Summary: The paper presents a connection between actor-critic algorithms (usually framed in single-agent RL) and counterfactual regret minimization (framed for multiagent learning). The results show that the counterfactual values and the standard value functions are related (scaled by a normalization constant) and that advantage values are immediate counterfactual regrets (scaled by another constant). Experiments in two poker versions show that the algorithms converge close to the Nash equulibrium in self-play and also works well against other opponents (bots). Comments: I appreciate the thorough revision of related work, if anything I must comment on a few recent works that are relevant. Two recent surveys on agents modeling agents and dealing with non-stationarity in multiagent interactions. -S. V. Albrecht and P. Stone, “Autonomous agents modelling other agents: A comprehensive survey and open problems” -P. Hernandez-Leal, M. Kaisers, T. Baarslag, and E. Munoz de Cote, “A Survey of Learning in Multiagent Environments - Dealing with Non-Stationarity” A recent work on Deep MARL. -Z. Hong, S. Su, T. Shann, Y. Chang, and C. Lee "A Deep Policy Inference Q-Network for Multi-Agent Systems" I would like if you can comment more on the implications of 3.2, in particular about "If there is a low probability of reaching s_t due to the environment or due to opponents' policies, these values will differ significantly" It is not clear why two transition buffers are needed (in 4.2) Post rebuttal: The work shows a nice connection between two areas. I strongly recommend the authors to improve the presentation: - background (CFR and recent papers), - contrasting with well-known algorithms (A2C), - check carefully notation - solve typos and broken sentences.

Reviewer 3


		
In this paper the authors consider actor-critic algorithms for POMDPs in a multiagent setting.

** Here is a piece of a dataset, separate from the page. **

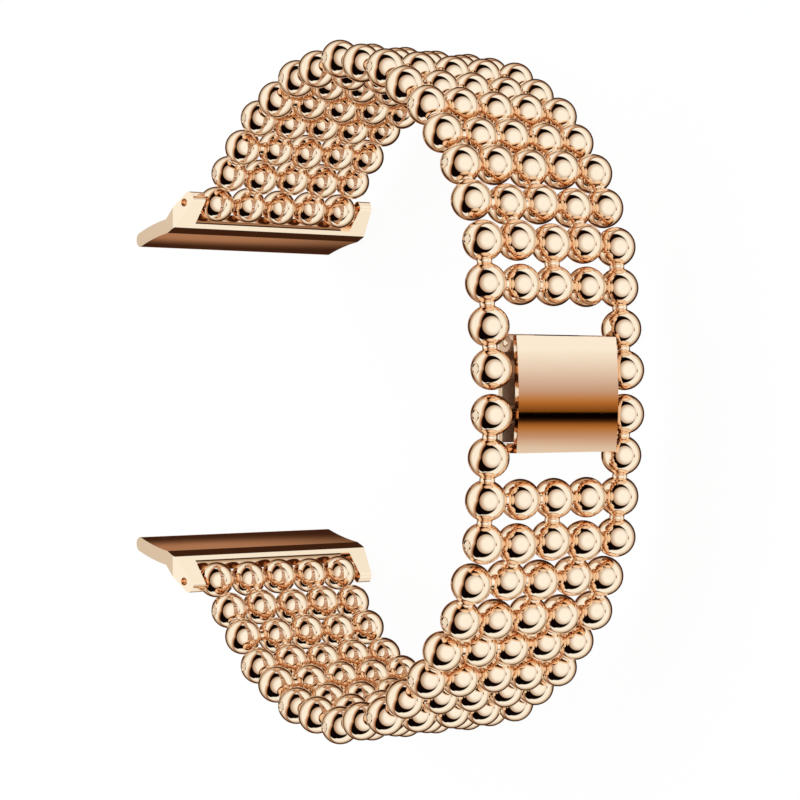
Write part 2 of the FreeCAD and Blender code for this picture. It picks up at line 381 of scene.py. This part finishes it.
# Narrow graded card on the right, which the clasp cover mirrors: degrees of rise and colour
CARD_TURN, CARD_EDGE = 75.8, (3.8, 2.8)
CARD_END_FADE = 1.0
CARD_GRADE = [
    (-13.5, (0.95, 1.08, 1.15)),
    (-10.7, (0.78, 0.80, 0.78)),
    (-9.4, (0.61, 0.46, 0.37)),
    (-7.3, (0.49, 0.24, 0.07)),
    (-6.4, (0.32, 0.13, 0.03)),
    (-5.7, (0.05, 0.02, 0.005)),
    (-5.1, (0.002, 0.001, 0.001)),
    (-3.95, (0.0, 0.0, 0.0)),
    (-3.75, (0.18, 0.07, 0.01)),
    (-1.9, (0.46, 0.20, 0.05)),
    (-1.0, (0.54, 0.29, 0.12)),
    (0.8, (0.61, 0.49, 0.42)),
    (5.0, (0.83, 0.86, 0.89)),
    (9.5, (1.02, 1.22, 1.35)),
    (13.5, (1.04, 1.25, 1.36)),
]

# Floor, half its width in metres
FLOOR_HALF = 3.0
FLOOR_COLOUR = (0.9, 0.9, 0.9)
FLOOR_GLOW = 1.06
FLOOR_GLOW_SHARE = 0.88                 # the rest is lit, and takes the bracelet's shadow


class Nodes:
    """Short calls for building a chain of shader nodes."""

    def __init__(self, tree):
        self.tree = tree
        self.tree.nodes.clear()

    def node(self, kind, **settings):
        node = self.tree.nodes.new(kind)
        for key, value in settings.items():
            setattr(node, key, value)
        return node

    def feed(self, socket, value):
        if isinstance(value, bpy.types.NodeSocket):
            self.tree.links.new(value, socket)
        else:
            socket.default_value = value

    def math(self, operation, *values):
        node = self.node("ShaderNodeMath", operation=operation)
        for socket, value in zip(node.inputs, values):
            self.feed(socket, value)
        return node.outputs[0]

    def dot(self, vector, axis):
        node = self.node("ShaderNodeVectorMath", operation="DOT_PRODUCT")
        self.feed(node.inputs[0], vector)
        node.inputs[1].default_value = tuple(axis)
        return node.outputs["Value"]

    def step(self, value, low, high):
        """0 at low, 1 at high, smooth between; the limits may run either way."""
        node = self.node("ShaderNodeMapRange", interpolation_type="SMOOTHSTEP")
        self.feed(node.inputs["Value"], value)
        node.inputs["From Min"].default_value = min(low, high)
        node.inputs["From Max"].default_value = max(low, high)
        node.inputs["To Min"].default_value = 0 if low < high else 1
        node.inputs["To Max"].default_value = 1 if low < high else 0
        return node.outputs["Result"]

    def mix(self, factor, a, b, blend="MIX"):
        """Colour a where the factor is 0, and b where it is 1."""
        node = self.node("ShaderNodeMix", data_type="RGBA", blend_type=blend)
        self.feed(node.inputs["Factor"], factor)
        for name, value in (("A", a), ("B", b)):
            socket = [s for s in node.inputs if s.name == name and s.type == "RGBA"][0]
            self.feed(socket, value if isinstance(value, bpy.types.NodeSocket) else (*value, 1))
        return [s for s in node.outputs if s.type == "RGBA"][0]

    def mix_shaders(self, factor, a, b):
        node = self.node("ShaderNodeMixShader")
        for socket, value in zip(node.inputs, (factor, a, b)):
            self.feed(socket, value)
        return node.outputs[0]


class Sky(Nodes):
    """Nodes that say where a direction of the world lies, in the camera's axes."""

    def __init__(self, tree):
        super().__init__(tree)
        self.direction = self.node("ShaderNodeTexCoord").outputs["Generated"]
        self.axes = camera_axes()
        self.right, self.up, self.back = (self.dot(self.direction, axis) for axis in self.axes)

    def within(self, axis, edge):
        """1 round an axis, with the edge in degrees from it."""
        angle = self.math("DEGREES", self.math("ARCCOSINE", self.dot(self.direction, axis)))
        return self.step(angle, *edge)

    def beyond(self, normal, offset=0.0):
        """Signed distance of the direction from a plane given as right, up and back."""
        axis = sum((a * k for a, k in zip(self.axes, normal)), Vector())
        return self.math("SUBTRACT", self.dot(self.direction, axis), offset)


def towards(way, out):
    """Direction at an angle from the backward direction, the way counted from right to up."""
    right, up, back = camera_axes()
    w, t = math.radians(way), math.radians(out)
    return (right * math.cos(w) + up * math.sin(w)) * math.sin(t) + back * math.cos(t)


def board_and_wall(sky):
    wall = sky.step(sky.beyond(WALL_EDGE, WALL_OFFSET), *WALL_FADE)
    flag = sky.within(towards(FLAG_WAY, FLAG_OUT), FLAG_EDGE)
    return sky.mix(flag, sky.mix(wall, BOARD, WALL), BOARD)


def with_panel(sky, colour):
    depth = sky.math("MINIMUM", sky.beyond(PANEL_SIDE), sky.beyond(PANEL_FOOT))
    for limits, tone in PANEL_BANDS:
        colour = sky.mix(sky.step(depth, *limits), colour, tone)
    return colour


def with_dark_end(sky, colour):
    ahead = -sky.axes[2]
    shade = sky.mix(1.0, colour, SIDE_SHADE, "MULTIPLY")
    colour = sky.mix(sky.within(ahead, SIDE_EDGE), colour, shade)
    door = sky.mix(sky.step(sky.right, *DOOR_SIDE), BEHIND, DOOR)
    behind = sky.mix(sky.within(ahead, DOOR_EDGE), BEHIND, door)
    return sky.mix(sky.within(ahead, BEHIND_EDGE), colour, behind)


def with_lamp(sky, colour):
    lamp = sky.mix(sky.within(towards(0, GLOW_OUT), GLOW_EDGE), LAMP_RIM, LAMP)
    return sky.mix(sky.within(towards(0, LAMP_OUT), LAMP_EDGE), colour, lamp)


def with_card(sky, colour):
    turn = sky.math("DEGREES", sky.math("ARCTAN2", sky.right, sky.back))
    rise = sky.math("DEGREES", sky.math("ARCSINE", sky.up))
    low, high = CARD_GRADE[0][0], CARD_GRADE[-1][0]
    height = sky.node("ShaderNodeMapRange")
    sky.feed(height.inputs["Value"], rise)
    height.inputs["From Min"].default_value = low
    height.inputs["From Max"].default_value = high
    ramp = sky.node("ShaderNodeValToRGB")
    sky.feed(ramp.inputs[0], height.outputs["Result"])
    elements = ramp.color_ramp.elements
    while len(elements) < len(CARD_GRADE):
        elements.new(0.5)
    for element, (degrees, tone) in zip(elements, CARD_GRADE):
        element.position = (degrees - low) / (high - low)
        element.color = (*tone, 1)
    sideways = sky.math("ABSOLUTE", sky.math("SUBTRACT", turn, CARD_TURN))
    upright = sky.math("ABSOLUTE", rise)
    inside = sky.math("MULTIPLY", sky.step(sideways, *CARD_EDGE),
                      sky.step(upright, high, high - CARD_END_FADE))
    return sky.mix(inside, colour, ramp.outputs[0])


def add_world():
    world = bpy.data.worlds.new("studio")
    world.use_nodes = True
    bpy.context.scene.world = world
    sky = Sky(world.node_tree)
    colour = board_and_wall(sky)
    for add in (with_panel, with_dark_end, with_lamp, with_card):
        colour = add(sky, colour)
    seen = sky.node("ShaderNodeLightPath").outputs["Is Camera Ray"]
    background = sky.node("ShaderNodeBackground")
    sky.feed(background.inputs["Color"], sky.mix(seen, colour, (1, 1, 1)))
    output = sky.node("ShaderNodeOutputWorld")
    sky.feed(output.inputs["Surface"], background.outputs[0])


def floor_material():
    """Shines white towards the camera, takes shadow, and is left out of the metal's mirror."""
    material = bpy.data.materials.new("pale_floor")
    material.use_nodes = True
    n = Nodes(material.node_tree)
    diffuse = n.node("ShaderNodeBsdfDiffuse")
    diffuse.inputs["Color"].default_value = (*FLOOR_COLOUR, 1)
    glow = n.node("ShaderNodeEmission")
    glow.inputs["Strength"].default_value = FLOOR_GLOW
    clear = n.node("ShaderNodeBsdfTransparent")
    path = n.node("ShaderNodeLightPath")
    share = n.math("MULTIPLY", path.outputs["Is Camera Ray"], FLOOR_GLOW_SHARE)
    seen = n.mix_shaders(share, diffuse.outputs[0], glow.outputs[0])
    mirrored = n.mix_shaders(path.outputs["Is Glossy Ray"], seen, clear.outputs[0])
    output = n.node("ShaderNodeOutputMaterial")
    n.feed(output.inputs["Surface"], mirrored)
    return material


def add_floor():
    corners = [(-1, -1), (1, -1), (1, 1), (-1, 1)]
    vertices = [(x * FLOOR_HALF, y * FLOOR_HALF, 0) for x, y in corners]
    floor = new_object("floor", vertices, [(0, 1, 2, 3)], smooth=False)
    floor.data.materials.append(floor_material())


add_bracelet()
add_camera()
add_world()
add_floor()
bpy.context.scene.view_settings.view_transform = "Standard"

They derive policy update rules, prove convergence properties of those and evaluate those learned policies empirically. I am not an expert in the field of multi-agent RL but got the feeling that the presented results are novel and extend current knowledge in an interesting and valuable way. Although there is no clear advantage of the proposed algorithms empirically, I think the authors make a sensible step forward by enabling the use of model-free algorithms for this multi-agent setting under partial observability. The paper could be improved by cleaning up notation (e.g. u_i in line 87, REG without subscripts, symbol in line 187 .... are never defined --- their definitions following implicitly). I would also recommend to give some more details on CFR to make the paper more self contained as I had a hard time following without referring back to the original paper. Furthermore it would make the paper more compelling if the proposed algorithms were studied in more detail, e.g. highlighting sensitivity to the hyperparameters. For instance, in section 4.4 the authors comment on the need to interleave policy improvements with multiple updates to the critic. It would be helpful to report the authors precise findings (and the actually used update frequencies). -- I have read the author response and the authors have clarified my questions. Upon another reading of the paper and the other reviews, I decided to increase my score to reflect the relevance of the paper.